◆ What needs to be done:
Pick out all lines in the listing holding the string "that" and copy them.

◆ Data excerpt:

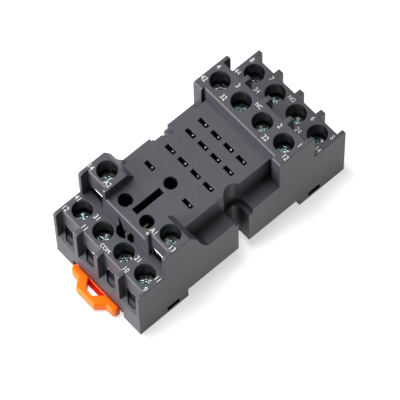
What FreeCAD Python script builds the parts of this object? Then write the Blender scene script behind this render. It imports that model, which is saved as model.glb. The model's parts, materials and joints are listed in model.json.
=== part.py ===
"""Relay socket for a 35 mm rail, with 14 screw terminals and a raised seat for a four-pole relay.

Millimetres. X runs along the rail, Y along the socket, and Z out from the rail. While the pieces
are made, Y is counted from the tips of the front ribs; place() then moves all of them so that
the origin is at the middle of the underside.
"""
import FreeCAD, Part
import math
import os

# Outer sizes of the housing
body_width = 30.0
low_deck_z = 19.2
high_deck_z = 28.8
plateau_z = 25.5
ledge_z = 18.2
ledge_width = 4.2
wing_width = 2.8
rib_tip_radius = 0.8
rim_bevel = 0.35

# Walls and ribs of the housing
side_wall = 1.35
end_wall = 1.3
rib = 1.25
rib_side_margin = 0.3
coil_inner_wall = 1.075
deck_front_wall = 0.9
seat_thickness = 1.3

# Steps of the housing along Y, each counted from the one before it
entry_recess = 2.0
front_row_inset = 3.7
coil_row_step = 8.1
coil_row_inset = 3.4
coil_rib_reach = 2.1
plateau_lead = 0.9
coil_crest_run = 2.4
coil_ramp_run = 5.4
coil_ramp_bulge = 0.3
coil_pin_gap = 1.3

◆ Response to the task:
What FreeCAD Python script builds the parts of this object? Then write the Blender scene script behind this render. It imports that model, which is saved as model.glb. The model's parts, materials and joints are listed in model.json.
are made, Y is counted from the tips of the front ribs; place() then moves all of them so that